“Now he’s gone and joined that stupid club,” said Kurt Cobain‘s mother on hearing of his death. “That stupid club” referred, of course, to the select group of rock stars who die in their mid-20s – Jimi Hendrix, Janis Joplin and Jim Morrison among them.
Although the circumstances of Nick Drake’s death were slightly different, his passing was no less tragic. He was the antithesis of the rock ‘n’ roll animal, leaving behind just three albums of quiet, otherworldly beauty that were only truly appreciated after his death. His lifestyle too was worlds away from the likes of Hendrix and Morrison – the black depression that plagued him throughout his life left him hospitalised and often unable to function for days at a time. He died, aged just 26, in November 1974 from an overdose of anti-depressants.
Thirty years on, and Drake’s legend burns brighter than it ever did during his lifetime. His three albums are now regarded as classics and his influence can be heard on several of today’s artists, including Beth Orton and Kathryn Williams. Even Hollywood superstar Brad Pitt has revealed himself as an unlikely fan, narrating an upcoming BBC Radio Two documentary about the man.
Drake’s fans may have long ago given up hearing any new material from their hero, but Made To Love Magic will at last satiate their desire. It’s not a new album of course, but rather an album of rarities, out-takes, alternative versions of songs and the Holy Grail for Drake fans, an unreleased track recorded just a few months before his death.
Given such a tragic story, it would be understandable if the uninitiated were to approach a Nick Drake album with caution. Surely a mind so tortured could only produce music that is incredibly hard to listen to? The answer, thankfully, is no. Drake’s music, while being heart rendering and melancholy, could also be incredibly uplifting and peaceful. The arrangements on all tracks here are sparse, and for once the studio remastering has worked wonders – there are no dance remixes here, just some quietly sublime songs presented the way Drake intended them to be heard.

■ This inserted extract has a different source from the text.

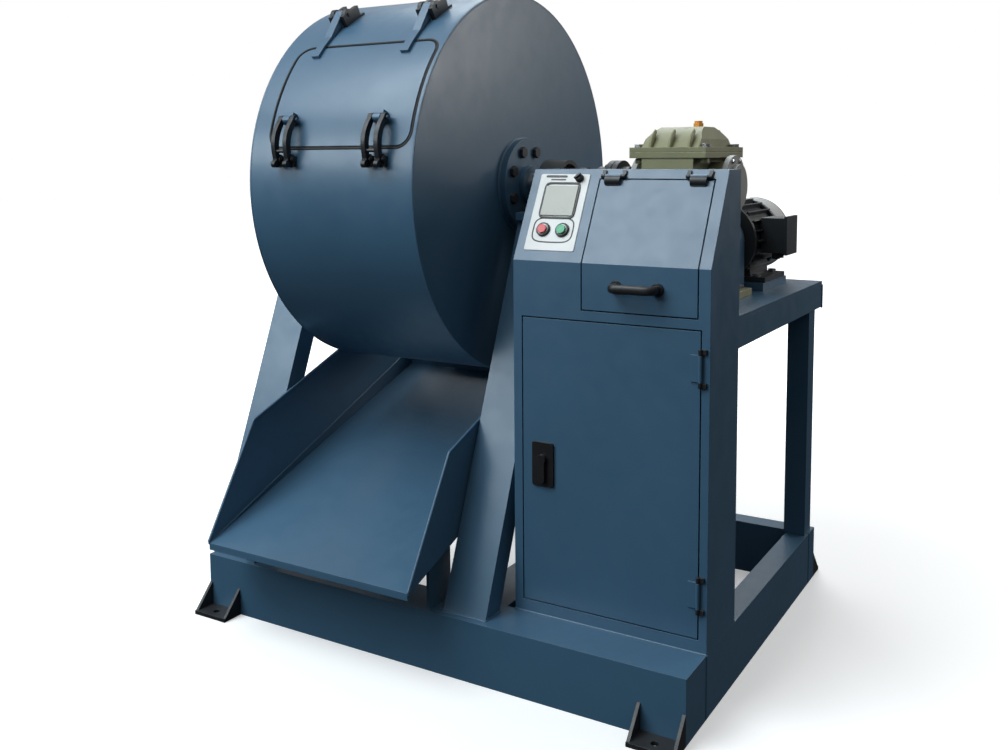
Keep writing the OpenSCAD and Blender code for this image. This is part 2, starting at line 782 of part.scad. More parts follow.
// The sheet arch over the coupling between motor and reducer.
module coupling_guard() {
    y0 = axis_y + 166;
    len = 56;
    r = 78;
    color([0.2, 0.3, 0.42]) {
        along_y(y0, len) translate([drive_x, worm_z]) difference() {
            union() {
                circle(r);
                translate([-r, table_z - worm_z]) square([2 * r, worm_h]);
            }
            circle(r - 3);
            translate([3 - r, table_z - worm_z - 1]) square([2 * r - 6, worm_h + 1]);
        }
        for (sx = [-1, 1]) span([drive_x + sx * (r + 9) - 12, y0, table_z],
            [drive_x + sx * (r + 9) + 12, y0 + len, table_z + 3]);
    }
}

cam_x = right_leg_x + leg_w + 8;

// The revolution pick-up on its bracket beside the counter cam.
module pulse_sensor() {
    color(steel) span([cam_x, axis_y + 52, leg_top_z + bearing_plate_t - 6],
        [cam_x + 22, axis_y + 56, axis_z + 14]);
    color(steel) span([right_leg_x + leg_w - 20, axis_y + 52, leg_top_z + bearing_plate_t],
        [cam_x + 22, axis_y + 74, leg_top_z + bearing_plate_t + 4]);
    color([0.85, 0.5, 0.15]) bar_y(axis_y + 47, 40, 6, cam_x + 11, axis_z);
}

module drum_shell() {
    color(paint) difference() {
        ring_x(drum_x - drum_half + plate_t, drum_inner_len, drum_out_r, drum_r);
        hatch_prism(0);
    }
}

module drum_ends() {
    color(paint) for (x0 = [drum_x - drum_half, drum_x + drum_half - plate_t])
        ring_x(x0, plate_t, drum_out_r, shaft_r + 12);
}

hub_bolt_pcd = 186;

module hub_flanges() {
    color(paint) for (x0 = [drum_x - drum_half - hub_t, drum_x + drum_half]) difference() {
        union() {
            bar_x(x0, hub_t, hub_r);
            bar_x(x0 < drum_x ? x0 - 14 : x0 + hub_t, 14, 52);
        }
        bar_x(x0 - 20, hub_t + 40, shaft_r);
        for (i = [0:7]) {
            a = i * 45 + 22.5;
            bar_x(x0 - 1, hub_t + 2, 8.4, axis_y + hub_bolt_pcd / 2 * cos(a),
                axis_z + hub_bolt_pcd / 2 * sin(a));
        }
    }
}

// The two stub shafts; the right one reaches the shaft coupling.
module stub_shafts() {
    left_end = left_leg_x + leg_w / 2 - 48;
    left_in = drum_x - drum_half + plate_t;
    right_in = drum_x + drum_half - plate_t;
    coupling_mid = drive_x - 190;
    color(steel) {
        bar_x(left_end, left_in - left_end, shaft_r);
        bar_x(right_in, coupling_mid - 4 - right_in, shaft_r);
        for (x0 = [left_leg_x, right_leg_x]) translate([x0 + leg_w / 2 - 20, 0, 0])
            ring_x(0, 40, 36, shaft_r);
    }
}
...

This collection really will have Drake fans salivating with excitement – one of his most loved tracks, River Man, is included without any orchestration and the stark accompaniment of the acoustic guitar makes the beauty of the song stand out all the more. There’s also an alternative version of Thoughts Of Mary Jane, which is even more blissful than the original found on his debut Five Leaves Left.
Drake is most famous for his songwriting, but he was also a superb guitar player. Three Hours is probably the best example of this here, with some truly awe-inspiring playing. The song itself is augmented with congo drums and a flute, and is even superior to the original.
Although there are signs of Drake’s fragile state of mind – Black Eyed Dog contains some harrowing imagery which becomes even poignant given his demise – there are happier moments here too. Mayfair could almost be termed jaunty, and sounds uncannily like Belle And Sebastian at times. The much vaunted unheard track, Tow The Line, exudes a peace and contemplation that ends the album on a surprisingly positive note.
Although new fans would probably be best advised to start their Drake collection with the excellent Way To Blue compilation, Made To Love Magic is a wonderfully unexpected treat for all admirers of a man who died far too early. An excellent addition to a small, yet flawless, legacy.